Only the lines between the line with "crank_rod();" and the line with "for node in", together with those two lines themselves, are to be copied exactly.

++++++

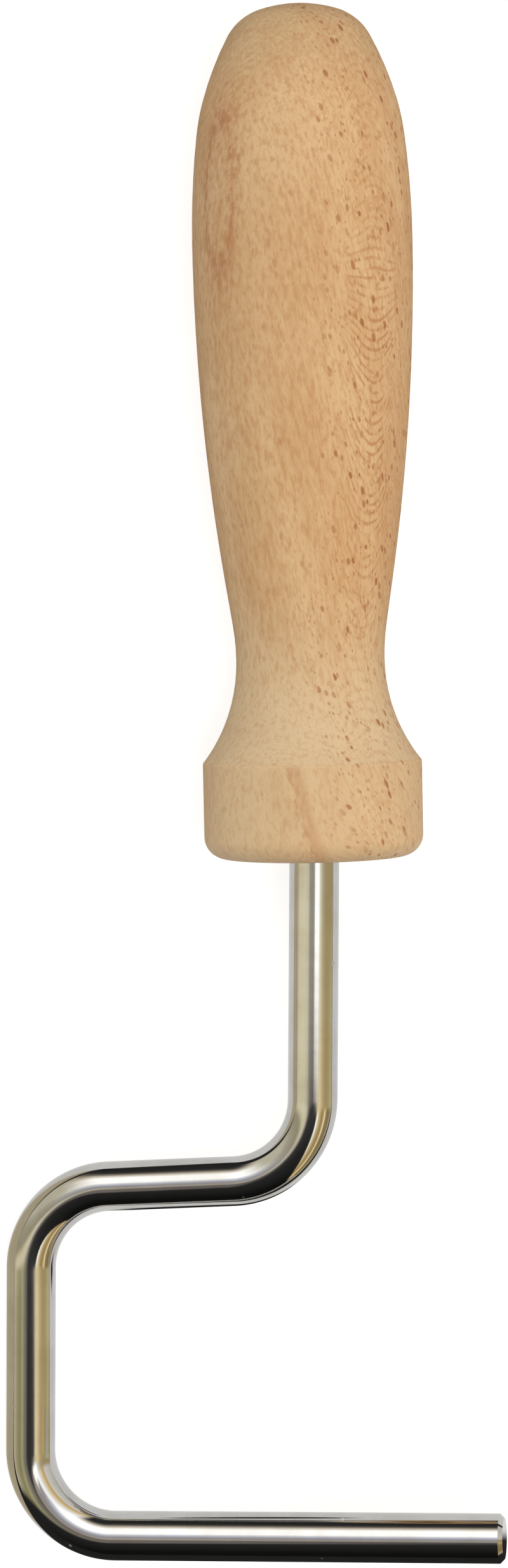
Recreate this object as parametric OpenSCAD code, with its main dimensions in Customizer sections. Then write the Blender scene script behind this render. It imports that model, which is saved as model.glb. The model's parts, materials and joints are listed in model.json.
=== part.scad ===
// Cranked string winder with a turned wooden handle that spins on a bent steel rod.
// It lies on a table: the handle rests on its belly and collar, the crank on its side leg.
// +Y runs along the handle towards its crown, +X towards the rod's free end, +Z up.
// The origin is at the middle of the footprint, on the table.

/* [Handle] */
// Length of the wooden handle, mouth face to crown
handle_len = 118.3; // [110:0.1:130]
// Radius of the collar and of the belly, which share one resting line
collar_r = 15.3; // [14.5:0.1:17]
// Height of the collar's upper edge above the mouth face
collar_top = 13.6; // [11:0.1:16]
// Width of the small flat that softens the collar's upper edge
collar_edge = 0.25; // [0.1:0.05:0.6]
// Radius of the rounding round the mouth face
mouth_round = 3; // [1:0.5:4]
// Radius of the neck at its thinnest
neck_r = 10.35; // [9.5:0.05:11]
// Height of the thinnest point of the neck above the mouth face
neck_z = 27.6; // [26:0.1:31]
// Radius of the hollow where the neck swells into the belly
neck_hollow_r = 32; // [20:1:50]
// Steepest slope of the swelling between neck and belly, in degrees
waist_angle = 8.9; // [8.6:0.1:9.6]
// Radius of the nearly flat crown
crown_r = 18; // [14:1:24]
// Radius of the turned corner round the crown
corner_r = 7.6; // [6:0.1:8]
// Radius of the shoulder under that corner
shoulder_r = 45; // [38:1:48]
// Radius of the upper belly, where the shoulder runs into it
upper_belly_r = 30; // [24:1:34]

/* [Bent rod] */
// Radius of the steel rod
rod_r = 3.5; // [3:0.1:4]
// Centre-line radius of the three large bends
bend_r = 12; // [10:0.5:14]
// How much thinner than its straight legs bending has drawn the rod, on the radius
bend_thin = 0.01; // [0.005:0.005:0.03]
// Slight set of the shank just below the mouth, in degrees
shank_lean = 1.5; // [0.5:0.5:3]
// Centre-line radius of that slight set
set_r = 60; // [30:5:120]
// Straight length of the shank below the handle
shank_len = 32.5; // [28:0.5:40]
// Turn of the first bend, from the shank into the crossbar, in degrees
shank_bend = 86; // [84:0.5:90]
// Straight length of the crossbar
cross_len = 18; // [14:0.5:26]
// Turn of the second bend, from the crossbar into the side leg, in degrees
side_bend = 86; // [84:0.5:90]
// Straight length of the side leg
side_len = 26; // [20:0.5:34]
// Turn of the third bend, from the side leg into the free bar, in degrees
bar_bend = 92; // [91.5:0.5:94]
// Length of the free bar from the third bend to its end
bar_len = 55.5; // [45:0.5:70]
// Chamfer round the free end of the bar
end_chamfer = 0.6; // [0.2:0.1:1]

/* [Bearing inside the handle] */
// Radius of the blind hole in the handle
hole_r = 6; // [5.8:0.1:6.4]
// Depth of the blind hole from the mouth face to where its cone begins
hole_depth = 96; // [90:1:100]
// Angle of the drill point at the end of the hole, in degrees
drill_angle = 118; // [90:1:140]
// Interference of the pressed bushes in the hole, on the radius
press = 0.02; // [0.01:0.01:0.03]
// Running clearance between the rod and the bushes, on the radius
run_gap = 0.06; // [0.03:0.01:0.09]
// Length of the bush that is pressed in flush with the mouth face
mouth_bush_len = 20; // [16:1:24]
// Length of the bush at the blind end
inner_bush_len = 12; // [10:1:16]
// Thickness of the steel disc that the rod's end bears on
disc_t = 2; // [1:0.5:3]
// End play of the handle on the rod, each way
end_play = 0.3; // [0.2:0.05:0.5]
// Thickness of the washer between the mouth bush and the clip
washer_t = 1; // [0.8:0.1:1.5]
// Outer radius of that washer
washer_r = 5.5; // [5:0.1:5.6]
// Thickness of the retaining clip
clip_t = 0.7; // [0.6:0.1:0.9]
// Outer radius of the retaining clip
clip_r = 5.4; // [5:0.1:5.6]
// Radius at the bottom of the rod's clip groove
groove_r = 2.5; // [2.3:0.1:2.7]
// Side play of the clip in its groove
clip_play = 0.1; // [0.05:0.05:0.2]

/* [Hidden] */
$fn = 96;

// A profile arc is cut into steps that turn and run no more than this
step_turn = 4;
step_run = 3;
// Overshoot of a cutting tool beyond the face that it opens
cut = 1;

// Angles, in degrees, at which the crown's arcs end: 0 lies across the axis, 90 along it
crown_end = 18;
corner_end = 62;
shoulder_end = 74;
upper_belly_end = 83;
along = 90;

// Points of an arc that leaves point p while its tangent turns from angle a to angle b.
// A negative radius gives a hollow.
function arc(p, radius, a, b) =
    let (steps = max(ceil(abs(b - a) / step_turn), ceil(abs(radius * (b - a)) * PI / 180 / step_run)))
    [for (i = [1:steps])
        let (t = a + (b - a) * i / steps)
        p + radius * [sin(t) - sin(a), cos(t) - cos(a)]];

// Points of tangent arcs in a row, each given as [radius, angle at its end]
function arcs(p, a, list, i = 0) =
    i == len(list) ? [] :
    let (points = arc(p, list[i][0], a, list[i][1]))
    concat(points, arcs(points[len(points) - 1], list[i][1], list, i + 1));

// The last crown arc has the radius that brings the outline to the collar's radius
crown = arcs([0, handle_len], 0, [
    [crown_r, crown_end], [corner_r, corner_end],
    [shoulder_r, shoulder_end], [upper_belly_r, upper_belly_end]
]);
crown_foot = crown[len(crown) - 1];
belly_r = (collar_r - crown_foot[0]) / (1 - sin(upper_belly_end));
belly = arc(crown_foot, belly_r, upper_belly_end, along);
belly_point = belly[len(belly) - 1];

// Between belly and neck two arcs join a straight slope; their radii add up to waist_sum
waist_dr = collar_r - neck_r;
waist_dz = belly_point[1] - neck_z;
waist_sum = (waist_dz * sin(waist_angle) - waist_dr * cos(waist_angle)) / (1 - cos(waist_angle));
waist_run = waist_dr / (1 - cos(waist_angle)) * sin(waist_angle) - waist_dz;
waist_tilt = along + waist_angle;
lower_belly = arc(belly_point, waist_sum - neck_hollow_r, along, waist_tilt);
slope_top = lower_belly[len(lower_belly) - 1];
slope_foot = slope_top + waist_run * [cos(waist_tilt), -sin(waist_tilt)];

// The flare is one hollow arc from the thinnest point down to the collar's upper edge
flare_dr = collar_r - collar_edge - neck_r;
flare_dz = neck_z - collar_top;
flare_r = (flare_dz * flare_dz + flare_dr * flare_dr) / (2 * flare_dr);
flare = arcs(slope_foot, waist_tilt, [
    [-neck_hollow_r, along], [-flare_r, along - asin(flare_dz / flare_r)]
]);

// The cone of the drill point and the axial stack inside the handle, all above the mouth face
drill_tip = hole_r / tan(drill_angle / 2);
washer_z = mouth_bush_len + end_play;
clip_z = washer_z + washer_t;
disc_z = hole_depth - disc_t;
inner_bush_z = disc_z - inner_bush_len;
tip_z = disc_z - end_play;
tip_chamfer = 1;
bush_r = rod_r + run_gap;

// The clip: the ring's inner radius, the width of its mouth and of its three lobes
clip_ring_r = 3.9;
clip_mouth = 4.6;
clip_lobe = 2.2;
clip_lobe_angles = [0, 105, 255];
disc_gap = 0.1;

// Headings of the rod's legs, in degrees from straight down the axis towards the side leg
shank_a = shank_lean;
cross_a = shank_a + shank_bend;
side_a = cross_a - side_bend;
bar_a = side_a - bar_bend;

// A step along a heading, and a turn from heading a to heading b, in the crank's plane
function ahead(length, a) = length * [-sin(a), -cos(a)];
function turned(radius, a, b) = sign(b - a) * radius * [cos(b) - cos(a), sin(a) - sin(b)];

side_foot = turned(set_r, 0, shank_a) + ahead(shank_len, shank_a)
    + turned(bend_r, shank_a, cross_a) + ahead(cross_len, cross_a)
    + turned(bend_r, cross_a, side_a) + ahead(side_len, side_a);
bar_end = side_foot + turned(bend_r, side_a, bar_a) + ahead(bar_len, bar_a);
// The centre line's furthest points: outwards at the side leg and downwards at the free bar
side_reach = -(side_foot + turned(bend_r, side_a, 0))[0];
bar_reach = -(side_foot + turned(bend_r, side_a, -along))[1];

// The crank has swung about the handle's axis until its side leg touches the table
crank_tilt = asin((collar_r - rod_r) / side_reach);
mid_x = (bar_end[0] * cos(crank_tilt) + (rod_r - end_chamfer) * sin(crank_tilt)
    - side_reach * cos(crank_tilt) - rod_r) / 2;
mid_y = (handle_len - bar_reach - rod_r) / 2;

// Lays down what is drawn with the handle's axis along +Z and its mouth face at zero
module lying() {
    translate([-mid_x, -mid_y, collar_r]) rotate([-90, 0, 0]) children();
}

module lying_crank() {
    lying() rotate([0, 0, -crank_tilt]) children();
}

// A straight length of rod down from here, and what follows at its foot
module leg(length) {
    translate([0, 0, -length]) {
        cylinder(r = rod_r, h = length);
        children();
    }
}

// A bend of the rod towards the side leg, or away from it if the angle is negative
module bend(radius, angle) {
    side = sign(angle);
    mirror([side < 0 ? 1 : 0, 0, 0]) translate([-radius, 0, 0]) rotate([-90, 0, 0])
        rotate_extrude(angle = abs(angle)) translate([radius, 0]) circle(r = rod_r - bend_thin);
    translate([-side * radius, 0, 0]) rotate([0, angle, 0]) translate([side * radius, 0, 0])
        children();
}

module free_end() {
    translate([0, 0, -end_chamfer])
        cylinder(r1 = rod_r - end_chamfer, r2 = rod_r, h = end_chamfer);
}

// The rod inside the handle, with the groove for the clip and a chamfered tip
module rod_in_handle() {
    difference() {
        union() {
            cylinder(r = rod_r, h = tip_z - tip_chamfer);
            translate([0, 0, tip_z - tip_chamfer])
                cylinder(r1 = rod_r, r2 = rod_r - tip_chamfer, h = tip_chamfer);
        }
        translate([0, 0, clip_z - clip_play]) difference() {
            cylinder(r = rod_r + cut, h = clip_t + 2 * clip_play);
            cylinder(r = groove_r, h = clip_t + 2 * clip_play);
        }
    }
}

module crank_rod() {
    color("silver") lying_crank() {
        rod_in_handle();
        bend(set_r, shank_lean) leg(shank_len)
            bend(bend_r, shank_bend) leg(cross_len)
            bend(bend_r, -side_bend) leg(side_len)
            bend(bend_r, -bar_bend) leg(bar_len - end_chamfer) free_end();
    }
}

module ring(outer_r, inner_r, height) {
    difference() {
        cylinder(r = outer_r, h = height);
        translate([0, 0, -cut]) cylinder(r = inner_r, h = height + 2 * cut);
    }
}

// The open ring has three lobes that reach the bottom of the rod's groove
module retaining_clip() {
    color("dimgray") lying_crank() translate([0, 0, clip_z]) linear_extrude(clip_t) difference() {
        union() {
            difference() {
                circle(r = clip_r);
                circle(r = clip_ring_r);
                translate([-clip_r - cut, -clip_mouth / 2]) square([clip_r + cut, clip_mouth]);
            }
            for (a = clip_lobe_angles) rotate(a)
                translate([0, -clip_lobe / 2]) square([clip_ring_r + cut / 2, clip_lobe]);
        }
        circle(r = groove_r);
    }
}

module thrust_washer() {
    color("lightgray") lying_crank() translate([0, 0, washer_z])
        ring(washer_r, bush_r, washer_t);
}

module handle_grip() {
    color("burlywood") lying() difference() {
        rotate_extrude() polygon(concat(
            [[0, handle_len]], crown, belly, lower_belly, [slope_foot], flare,
            [[collar_r, collar_top - collar_edge], [collar_r, mouth_round]],
            arc([collar_r, mouth_round], mouth_round, along, 2 * along),
            [[0, 0]]
        ));
        translate([0, 0, -cut]) cylinder(r = hole_r, h = hole_depth + cut);
        translate([0, 0, hole_depth]) cylinder(r1 = hole_r, r2 = 0, h = drill_tip);
    }
}

module mouth_bush() {
    color("goldenrod") lying() ring(hole_r + press, bush_r, mouth_bush_len);
}

module inner_bush() {
    color("goldenrod") lying() translate([0, 0, inner_bush_z])
        ring(hole_r + press, bush_r, inner_bush_len);
}

module thrust_disc() {
    color("gray") lying() translate([0, 0, disc_z]) cylinder(r = hole_r - disc_gap, h = disc_t);
}

crank_rod();
retaining_clip();
thrust_washer();
handle_grip();
mouth_bush();
inner_bush();
thrust_disc();
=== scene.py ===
"""Looks of the cranked string winder: turned beech handle on a bent, bright-plated steel rod."""
import json
import math

import bpy
import numpy as np
from mathutils import Matrix, Vector


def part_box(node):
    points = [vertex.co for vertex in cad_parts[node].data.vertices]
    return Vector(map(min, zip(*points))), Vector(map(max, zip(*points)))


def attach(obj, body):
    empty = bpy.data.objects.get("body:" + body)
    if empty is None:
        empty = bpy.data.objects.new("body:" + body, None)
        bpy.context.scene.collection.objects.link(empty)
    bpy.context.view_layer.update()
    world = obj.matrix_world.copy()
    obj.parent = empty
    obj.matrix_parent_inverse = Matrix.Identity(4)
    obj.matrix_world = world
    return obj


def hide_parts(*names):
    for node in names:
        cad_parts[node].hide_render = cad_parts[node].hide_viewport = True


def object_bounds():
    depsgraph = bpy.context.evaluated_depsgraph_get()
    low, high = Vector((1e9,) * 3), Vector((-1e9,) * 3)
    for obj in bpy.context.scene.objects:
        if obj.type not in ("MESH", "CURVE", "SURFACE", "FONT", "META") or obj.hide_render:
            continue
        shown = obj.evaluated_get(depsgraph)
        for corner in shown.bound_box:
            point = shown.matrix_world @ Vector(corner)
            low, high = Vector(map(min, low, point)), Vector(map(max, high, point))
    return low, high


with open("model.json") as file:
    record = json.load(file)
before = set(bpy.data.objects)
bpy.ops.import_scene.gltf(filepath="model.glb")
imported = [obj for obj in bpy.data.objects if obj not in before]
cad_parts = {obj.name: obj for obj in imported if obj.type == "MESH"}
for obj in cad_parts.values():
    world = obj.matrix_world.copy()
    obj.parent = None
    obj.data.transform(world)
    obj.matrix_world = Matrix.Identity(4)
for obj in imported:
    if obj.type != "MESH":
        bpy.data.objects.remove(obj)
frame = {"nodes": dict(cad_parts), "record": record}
cad_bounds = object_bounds()

MM = 0.001

# The rod's route below the handle, in millimetres and degrees, as the CAD model has it
ROD_R = 3.5
BEND_R = 12
SET_R = 60
SHANK_LEAN = 1.5
SHANK_LEN = 32.5
SHANK_BEND = 86
CROSS_LEN = 18
SIDE_BEND = 86
SIDE_LEN = 26
BAR_BEND = 92
BAR_LEN = 55.5
END_CHAMFER = 0.6

# The CAD model's bends are this much thinner, on the radius, only to keep its STEP file a valid solid;
# no thinning was measured
BEND_THIN = 0.01

# The rod inside the handle: the clip's groove and the chamfered tip, above the mouth face
GROOVE_LOW = 21.2
GROOVE_HIGH = 22.1
GROOVE_R = 2.5
TIP_Z = 93.7
TIP_CHAMFER = 1

# Height of the collar's upper edge above the mouth face
COLLAR_TOP = 13.6

# Facets of the finished meshes: sides round the handle and the rod, steps along them, and rounded edges
HANDLE_SIDES = 192
ROD_SIDES = 72
OUTLINE_STEP = 0.6
LEG_STEP = 3.9
BEND_STEP = 1.5
EDGE_REACH = 0.3
EDGE_TURN = math.radians(7)
SHARP_TURN = math.radians(24)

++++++

## The solution
crank_rod();
retaining_clip();
thrust_washer();
handle_grip();
mouth_bush();
inner_bush();
thrust_disc();
=== scene.py ===
"""Looks of the cranked string winder: turned beech handle on a bent, bright-plated steel rod."""
import json
import math

import bpy
import numpy as np
from mathutils import Matrix, Vector


def part_box(node):
    points = [vertex.co for vertex in cad_parts[node].data.vertices]
    return Vector(map(min, zip(*points))), Vector(map(max, zip(*points)))


def attach(obj, body):
    empty = bpy.data.objects.get("body:" + body)
    if empty is None:
        empty = bpy.data.objects.new("body:" + body, None)
        bpy.context.scene.collection.objects.link(empty)
    bpy.context.view_layer.update()
    world = obj.matrix_world.copy()
    obj.parent = empty
    obj.matrix_parent_inverse = Matrix.Identity(4)
    obj.matrix_world = world
    return obj


def hide_parts(*names):
    for node in names:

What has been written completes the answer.